The show opened to the chorus making their way to the zoo cheerfully singing, ‘The British Public Here you See’. The rousing number (containing a hint of ‘Rule Britannia’) was well performed as the chorus made their way down the aisle of the church to the zoo. The chorus took part in most of the show in good voice throughout.

Aesulapius Carboy played with conviction by Michael Ferris, the lovelorn apothecary who plans to hang himself, tells the chorus of his love for Laetittia Grinder and the mix up made with the prescription for her and her father. His first song does have a hint of further work by Sullivan – ‘A Wandering Minstrel I’.

At her refreshment stall is Eliza Smith played by Ellie Peberdy who gave a confident performance, singing her songs well, such as, ‘I’m a Simply Little Child’. Ellie’s character the Cockney proprietor of the stall is in love with Thomas Brown played by Ian Walton (Mr Cox earlier in the evening.) Walton played the part of Brown (disguised - he is in fact the Duke of Islington!) with equal conviction and clarity as in the previous role especially in his song with the chorus, ‘Ladies and Gentlemen’.

There were also good and strong performances by Sophie Hill as Laetittia who also sang very well and Richard Needham as her father the not so nice Mr Grinder. Well done to you both also. 

This production was performed during an all too unusual period of hot weather. Therefore, congratulations to Gertie the Gorilla played by herself for managing to perform with all that fur. She managed some good comic moments so was well trained. I did however notice the disappearance of Melanie Hart during the show – maybe you were looking after Gertie?

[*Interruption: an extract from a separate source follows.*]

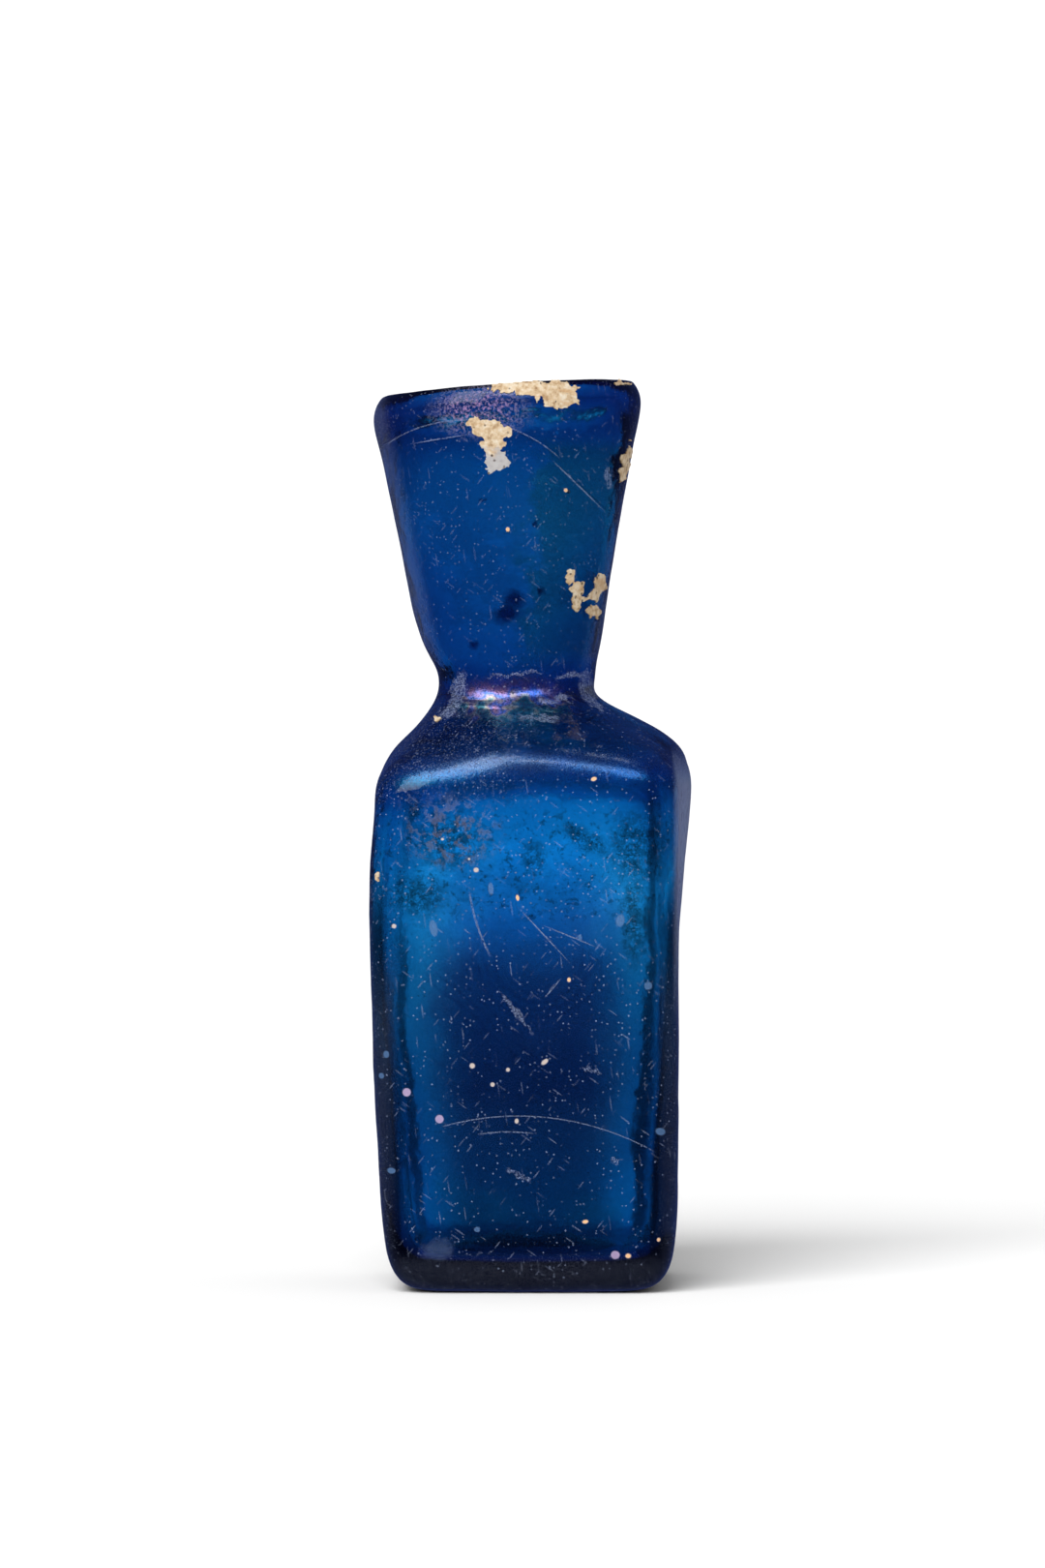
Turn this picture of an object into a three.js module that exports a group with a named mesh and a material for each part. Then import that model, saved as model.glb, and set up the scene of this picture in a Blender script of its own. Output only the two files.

My congratulations to Astwood Bank Operatic Society for a highly entertaining evening and bringing to life two relatively unknown pieces of Sullivan’s work. It is a great shame these are forgotten by so many so thank you for the opportunity to share the evening with you all.

As for the next show – well I think it is rather more well-known and this one includes the words of W. S. Gilbert - The Mikado.  I look forward to seeing all at Astwood Bank for this very popular work in March 2019.